Humanitarian interventions are more prone than other social acts to the phenomenon of blow back – unintended because unforeseen consequences. In Biafra smuggling of weapons piggybacked on famine relief. After the Rwandan genocide, the refugee camps became the safe havens for génocidaires. Ethiopia engineered a famine to fill its coffers with import and other taxes from humanitarian missions. In Sierra Leone, cutting limbs was a way for groups “to get international attention” – and money. Remember the refugee camps at Srebrenica? This list is endless. Time and again, high-minded humanitarianism rode out in its steely steed of moral suasion – and damn the consequences. The consequences had the last say – each time. It gets even worse when morality arms itself. D2P in Lybia; and now, Syria? It is hubris to believe can we can right any wrong, and that enduring is not an option – but if we do intervene, please spare me the morality background music.

The failure of moral fervor to imagine, or take into account the dynamics of political life and conflict is heart-breaking. The persistence of this phenomenon in the face of contrary experience is discouraging. It is inevitable, as long as good intentions are deemed sufficient cause for assuming that the world will oblige.

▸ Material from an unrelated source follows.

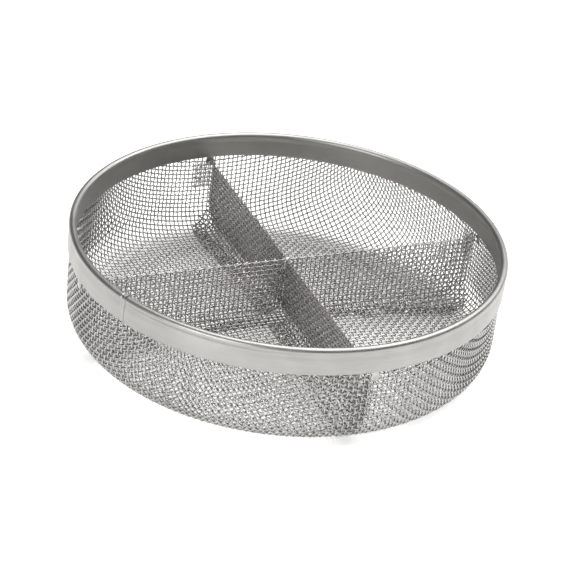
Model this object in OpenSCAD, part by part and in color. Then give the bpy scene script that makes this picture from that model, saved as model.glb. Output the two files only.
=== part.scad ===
// Round four-compartment wire-cloth basket with a folded sheet-steel rim.
// Units are millimetres. +Z is up and the basket stands on Z = 0, centred on the origin.
// The cross divider runs along X and the long divider along Y.

/* [Overall] */
// Outside diameter of the rim
outer_d = 100; // [90:1:130]
// Height from the resting ring under the floor to the top of the rim
overall_h = 25.4; // [22:0.2:34]

/* [Rim] */
// Thickness of the folded strip
strip_t = 0.4; // [0.3:0.05:0.5]
// Outside diameter of the round bead along the top of the rim
bead_d = 1.8; // [1.6:0.1:2.2]
// Height of the outer leg's lower edge below the top of the rim
outer_leg = 6.3; // [5.6:0.1:8]
// Height of the inner leg's lower edge below the top of the rim
inner_leg = 6.0; // [5.2:0.1:7.6]
// Direction of the butt joint where the strip's two ends meet, in degrees from +X
seam_angle = 202; // [185:1:260]
// Width of that butt joint along the outside of the rim
seam_w = 0.8; // [0.4:0.1:1.6]

/* [Wire cloth] */
// Thickness of the cloth, two wires deep
cloth_t = 0.7; // [0.5:0.05:0.9]
// Outside radius of the bend between wall and floor
corner_r = 6.5; // [4:0.5:9]
// How far the drawn floor rises at its centre
floor_rise = 3.0; // [1:0.5:4]

/* [Dividers] */
// Distance of the dividers' top edge below the top of the rim
divider_drop = 7; // [6.3:0.1:9]
// Width of the flange folded onto the floor
flange_w = 4.5; // [3:0.5:6]
// Width of the tab bent onto the wall at each end
tab_w = 4.7; // [3:0.1:6]
// Height of each end tab
tab_h = 7.0; // [4:0.5:9]

/* [Welds] */
// Diameter of each spot weld
spot_d = 1.4; // [1:0.1:2.4]
// Spot welds along each half of a floor flange
spots_per_half = 5; // [3:1:6]
// Width of the tack weld at each divider end, outside under the rim
tack_w = 2.3; // [1.6:0.1:3]
// Height of that tack weld
tack_h = 2.7; // [1.8:0.1:3.4]

/* [Hidden] */
big_fn = 160;
small_fn = 32;
steel = [0.78, 0.78, 0.77];
cloth = [0.70, 0.70, 0.69];
weld = [0.60, 0.60, 0.59];

rim_r = outer_d / 2;
band_r = rim_r - 0.05;               // outer face of the outer leg
wall_r = band_r - strip_t;           // outer face of the cloth wall
wall_in = wall_r - cloth_t;          // inner face of the cloth wall
leg_in = wall_in - strip_t;          // inner face of the inner leg
bead_c = rim_r - bead_d / 2;         // radius of the bead's centre circle
neck = 0.25;                         // how far the legs are pinched in under the bead
leg_top = overall_h - 3.0;           // the legs are straight below this height
bead_z = overall_h - bead_d / 2;
cloth_top = leg_top - 0.2;           // the cloth's edge inside the rim
corner_c = wall_r - corner_r;        // radius of the corner bend's centre circle
dome_r = corner_c - 3.0;             // the floor is flat between this radius and the corner
dome_s = (dome_r * dome_r + floor_rise * floor_rise) / (2 * floor_rise);
div_top = overall_h - divider_drop;
lap_z = (div_top + floor_rise + cloth_t) / 2;   // middle of the half-lap at the hub
half_t = cloth_t / 2;
reach = rim_r + 5;
seam_a = seam_w / rim_r * 180 / PI;
spot_t = 0.15;                       // how far a spot weld stands above the cloth
flange_end = corner_c - 1.5;         // radius where the floor flanges stop
spot_step = (flange_end - 6) / spots_per_half;
hub_r = 0.8;                         // radius of the weld at the crossing
hub_deep = 2.5;                      // how far down the crossing it reaches

module revolve(from = 0, sweep = 360) {
  rotate([0, 0, from]) rotate_extrude(angle = sweep, $fn = big_fn) children();
}

// One ring-shaped layer between two radii and two heights.
module ring(r0, r1, z0, z1) {
  revolve() translate([r0, z0]) square([r1 - r0, z1 - z0]);
}

// Section of the folded strip: a round bead on top and two legs that grip the cloth.
module rim_section() {
  difference() {
    union() {
      translate([bead_c, bead_z]) circle(d = bead_d, $fn = small_fn);
      polygon([[wall_r, overall_h - outer_leg], [band_r, overall_h - outer_leg], [band_r, leg_top],
               [band_r - neck, overall_h - bead_d * 0.95], [bead_c, bead_z],
               [wall_r - neck, overall_h - bead_d * 0.95], [wall_r, leg_top]]);
      polygon([[leg_in, overall_h - inner_leg], [wall_in, overall_h - inner_leg], [wall_in, leg_top],
               [wall_in + neck / 2, overall_h - bead_d * 0.95], [bead_c, bead_z],
               [leg_in + neck / 2, overall_h - bead_d * 0.95], [leg_in, leg_top]]);
    }
    translate([bead_c, bead_z]) circle(d = bead_d - 2 * strip_t, $fn = small_fn);
  }
}

// Region under the floor's surface, raised by lift, used to cut floor-following layers.
module dome_section(lift) {
  intersection() {
    translate([0, floor_rise - dome_s + lift]) circle(r = dome_s, $fn = 720);
    square([dome_r, floor_rise + lift + 1]);
  }
  if (lift > 0) square([corner_c, lift]);
}

// Section of the drawn bowl: straight wall, bent corner, flat ring and shallow dome.
module bowl_section() {
  translate([wall_in, corner_r]) square([cloth_t, cloth_top - corner_r]);
  intersection() {
    translate([corner_c, corner_r]) difference() {
      circle(r = corner_r, $fn = big_fn);
      circle(r = corner_r - cloth_t, $fn = big_fn);
    }
    translate([corner_c, 0]) square([corner_r, corner_r]);
  }
  difference() {
    dome_section(cloth_t);
    dome_section(0);
  }
}

// Section of the space inside the bowl, up to the dividers' top edge.
module inside_section() {
  difference() {
    union() {
      square([corner_c, div_top]);
      translate([0, corner_r]) square([wall_in, div_top - corner_r]);
      intersection() {
        translate([corner_c, corner_r]) circle(r = corner_r - cloth_t, $fn = big_fn);
        translate([corner_c, 0]) square([corner_r, corner_r]);
      }
    }
    dome_section(cloth_t);
  }
}

// A layer lying on the floor between two lifts above its underside.
module floor_layer(lift0, lift1) {
  revolve() difference() {
    intersection() {
      dome_section(lift1);
      square([flange_end, overall_h]);
    }
    dome_section(lift0);
  }
}

// One divider along +-Y before its slot is cut; side = -1 or +1 picks the tabs' side.
module divider(tab_side) {
  intersection() {
    translate([-half_t, -reach, 0]) cube([cloth_t, 2 * reach, overall_h]);
    revolve() inside_section();
  }
  for (end = [-1, 1]) intersection() {
    ring(wall_in - cloth_t, wall_in, div_top - tab_h, div_top);
    translate([tab_side > 0 ? 0 : -half_t - tab_w, end > 0 ? 0 : -reach, 0])
      cube([half_t + tab_w, reach, overall_h]);
  }
}

module rim_channel() {
  color(steel) revolve(seam_angle + seam_a / 2, 360 - seam_a) rim_section();
}

// The weld closes the strip's butt joint and partly fills the groove under the bead.
module rim_seam_weld() {
  color(weld) revolve(seam_angle - seam_a / 2, seam_a) union() {
    rim_section();
    polygon([[wall_r, leg_top], [band_r, leg_top], [rim_r - 0.06, bead_z - bead_d * 0.25],
             [bead_c + bead_d * 0.3, bead_z - bead_d * 0.25], [wall_r - neck, overall_h - bead_d * 0.95]]);
  }
}

module mesh_bowl() {
  color(cloth) revolve() bowl_section();
}

module long_divider() {
  color(cloth) difference() {
    union() {
      divider(-1);
      for (side = [0, 1]) intersection() {
        floor_layer(cloth_t, 2 * cloth_t);
        translate([-half_t - flange_w, side == 0 ? half_t : -reach, 0])
          cube([flange_w + cloth_t, reach - half_t - (side == 0 ? 0 : flange_w), overall_h]);
      }
    }
    translate([-reach, -half_t, 0]) cube([2 * reach, cloth_t, lap_z]);
  }
}

module cross_divider() {
  color(cloth) difference() {
    union() {
      rotate([0, 0, -90]) divider(-1);
      for (side = [0, 1]) intersection() {
        floor_layer(cloth_t, 2 * cloth_t);
        translate([side == 0 ? half_t : -reach, -half_t - flange_w, 0])
          cube([reach - half_t, flange_w + cloth_t, overall_h]);
      }
    }
    translate([-half_t, -reach, lap_z]) cube([cloth_t, 2 * reach, overall_h]);
  }
}

// The crossing is welded down its four upright corners from the top.
module hub_weld() {
  color(weld) {
    difference() {
      translate([0, 0, div_top - hub_deep]) cylinder(r = hub_r, h = hub_deep, $fn = small_fn);
      translate([-half_t, -reach, 0]) cube([cloth_t, 2 * reach, overall_h]);
      translate([-reach, -half_t, 0]) cube([2 * reach, cloth_t, overall_h]);
    }
    translate([0, 0, div_top]) cylinder(r1 = hub_r, r2 = hub_r * 0.6, h = 0.3, $fn = small_fn);
  }
}

module tab_spot_welds() {
  at = asin((half_t + tab_w / 2) / wall_in);
  color(weld) for (turn = [90 + at, 270 - at, at, 180 - at], z = [1.9, tab_h - 1.9])
    intersection() {
      ring(wall_in - cloth_t - spot_t, wall_in - cloth_t, div_top - tab_h, div_top);
      rotate([0, 0, turn]) translate([wall_in - 3, 0, div_top - z])
        rotate([0, 90, 0]) cylinder(d = spot_d, h = 4, $fn = small_fn);
    }
}

module flange_spot_welds() {
  mid = half_t + flange_w / 2;
  color(weld) intersection() {
    floor_layer(2 * cloth_t, 2 * cloth_t + spot_t);
    for (i = [1 : spots_per_half]) {
      s = 2.5 + i * spot_step;
      for (p = [[-mid, s], [-mid, -s], [s, -mid], [-s, -mid]])
        translate([p[0], p[1], 0]) cylinder(d = spot_d, h = overall_h, $fn = small_fn);
    }
  }
}

module rim_tack_welds() {
  color(weld) for (turn = [0 : 90 : 270]) intersection() {
    ring(wall_r, band_r - 0.05, overall_h - outer_leg - tack_h, overall_h - outer_leg);
    rotate([0, 0, turn]) translate([rim_r - 3, 0, overall_h - outer_leg - tack_h + tack_w / 2]) {
      rotate([0, 90, 0]) cylinder(d = tack_w, h = 4, $fn = small_fn);
      translate([0, -tack_w / 2, 0]) cube([4, tack_w, tack_h]);
    }
  }
}

rim_channel();
rim_seam_weld();
mesh_bowl();
long_divider();
cross_divider();
hub_weld();
tab_spot_welds();
flange_spot_welds();
rim_tack_welds();
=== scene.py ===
import math

import bpy
import numpy as np
from mathutils import Matrix, Vector


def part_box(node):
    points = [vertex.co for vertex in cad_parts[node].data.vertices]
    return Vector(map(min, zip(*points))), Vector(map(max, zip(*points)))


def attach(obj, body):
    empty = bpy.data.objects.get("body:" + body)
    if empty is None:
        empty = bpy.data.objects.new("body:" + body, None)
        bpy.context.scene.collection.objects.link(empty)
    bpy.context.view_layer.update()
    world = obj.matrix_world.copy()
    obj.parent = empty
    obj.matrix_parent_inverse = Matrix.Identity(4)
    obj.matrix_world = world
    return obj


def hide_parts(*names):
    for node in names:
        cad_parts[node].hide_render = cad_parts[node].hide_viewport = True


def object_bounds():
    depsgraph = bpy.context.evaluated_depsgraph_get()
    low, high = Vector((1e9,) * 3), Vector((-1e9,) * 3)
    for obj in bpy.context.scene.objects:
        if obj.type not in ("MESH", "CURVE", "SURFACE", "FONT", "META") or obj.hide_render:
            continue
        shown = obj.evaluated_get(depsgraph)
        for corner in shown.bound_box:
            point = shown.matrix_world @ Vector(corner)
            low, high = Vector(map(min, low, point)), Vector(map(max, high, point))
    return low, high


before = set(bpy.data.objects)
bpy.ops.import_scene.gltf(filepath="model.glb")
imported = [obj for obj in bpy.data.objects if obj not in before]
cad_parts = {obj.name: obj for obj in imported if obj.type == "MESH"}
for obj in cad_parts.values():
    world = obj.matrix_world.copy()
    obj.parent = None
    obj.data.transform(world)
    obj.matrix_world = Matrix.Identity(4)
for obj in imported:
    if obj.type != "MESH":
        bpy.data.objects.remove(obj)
cad_box = [list(c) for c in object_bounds()]
MM = 0.001

# ---------------------------------------------------------------- sizes, in millimetres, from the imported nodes
RIM_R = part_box("rim_channel")[1].x / MM
RIM_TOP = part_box("rim_channel")[1].z / MM
BAND_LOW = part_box("rim_channel")[0].z / MM
WALL_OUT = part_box("mesh_bowl")[1].x / MM
CLOTH_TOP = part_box("mesh_bowl")[1].z / MM
DIV_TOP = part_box("long_divider")[1].z / MM
TACK_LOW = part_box("rim_tack_welds")[0].z / MM
CLOTH_T = 0.7                   # woven cloth: two wires thick
WIRE_R = CLOTH_T / 4
WIRE_SIDES = 6
WIRE_STEP = 1 / 3               # path points along a wire, in pitches
PITCH = 1.15
NET_HALF = 62                   # wires of the drawn net on each side of the middle
NET_OVER = 4.0                  # how far above the cloth's edge the net is carried
BOWL_PIECES = 3                 # pieces per direction of the weave
CORNER_R = 6.5                  # bowl's corner bend, outside
RISE = 3.0                      # of the domed floor at its middle
STRIP_T = 0.4                   # rim strip
WALL_MID = WALL_OUT - CLOTH_T / 2
WALL_IN = WALL_OUT - CLOTH_T
CORNER_C = WALL_OUT - CORNER_R
CORNER_MID = CORNER_R - CLOTH_T / 2
DOME_R = CORNER_C - 3.0
DOME_S = (DOME_R ** 2 + RISE ** 2) / (2 * RISE)
FLANGE_END = CORNER_C - 1.5     # the spots on the flanges stop here
FLANGE_W = 4.5
TAB_W = 4.7
TAB_H = 7.0
BEND = 0.8                      # radius between a divider and its tab
FOLD = 2.6                      # radius between a divider and its flange
SLOT_PLAY = 0.03                # of the half-lap, each side
LAP_Z = (DIV_TOP + RISE + CLOTH_T) / 2
HALF_T = CLOTH_T / 2
FLOOR_ARC = CORNER_R - 1.5 * CLOTH_T
SEAM_ANGLE = 202.0
SEAM_HALF = 0.4
RIM_STEPS = 540
BEAD_R = 0.9
INNER_LEG = 6.0                 # depth of the rim's inner leg
GROOVE_DOWN = 3.0               # from the rim's top to where its legs draw in
XYZ = ((1, 0, 0), (0, 1, 0), (0, 0, 1))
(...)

Humanitarian law aims to protect the victim. Often the (actually superfluous) qualifier “innocent” victim is added for emotional effect, for sure, but also for a reason. Being perceived as “victim” is more than half the humanitarian game. Since WWII, participants in conflicts have vied in trying to obtain the badge of “victim” worthy of international concern and protection – from Palestine, through Biafra, to Kosovo. Some succeed – Tibetans; some fail – Kashmiri; some sit uncomfortably in between – the Kurds.

Lawyerism, as practiced in international fora, may spawn violence, rather than reduce it. Any line, which is drawn between what is legal and illegal, includes as much as excludes. By creating a lex specialis on “autonomous” robots, others (e.g. joy-stick commanded drones) are sort of “grandfathered”- they become an acceptable instrument of unconventional war. Surreptitiously, the moral issue turns into one of efficiency: when 250 lawyers vet targets, bombing Serbia becomes permissible- even something Tony Blair may be proud of. Sanctimonious sanctions killing 500’000 children are a legitimate way to induce Iraqi to oust Saddam – after all, the international community decided so.

Strong law demands strong governance. Soft law relies on ambiguity. A law without enforcement is no law, and hundreds of busy lawyers in new or clean shirts scurrying about will not make it so – it is a multilateral declaration of good intentions, backed by the opprobrium on the international community (whatever it may be). BTW: when challenged, the escape is often forward, and into “customary international law” – an oxymoron.

Modern states are on the way to self-domestication. The same dynamics obtain as in groups of hunter-gatherers – only far more complicated. Self-domestication is a pragmatic, long-term, tentative political process that demands courage and involvement on the parts of all governments. It is folly[2] – or hypocrisy, take your pick – to imagine that this ongoing process can be cut short by making collective hortatory statements (aka international humanitarian law) once and for all, and then outsource governance to a bunch of codex-wise lawyers gathered in Geneva.[3]


[1] Stephen HOLMES (2013): What’s in it for Obama? LRB Vol. 35, No. 14, 18 July 2013. This article is well worth reading.

[2] In the sense of Barbara TUCHMAN (1985): The march of folly. From Troy to Vietnam. Ballantine Books, New York.

[3] The recent hullaballoo about hegemonic spying on friends and foes alike is a case in point. After hectoring and posturing the matter quickly disappeared from the political scene. No country was willing to stand up for its rights as laid out in international law.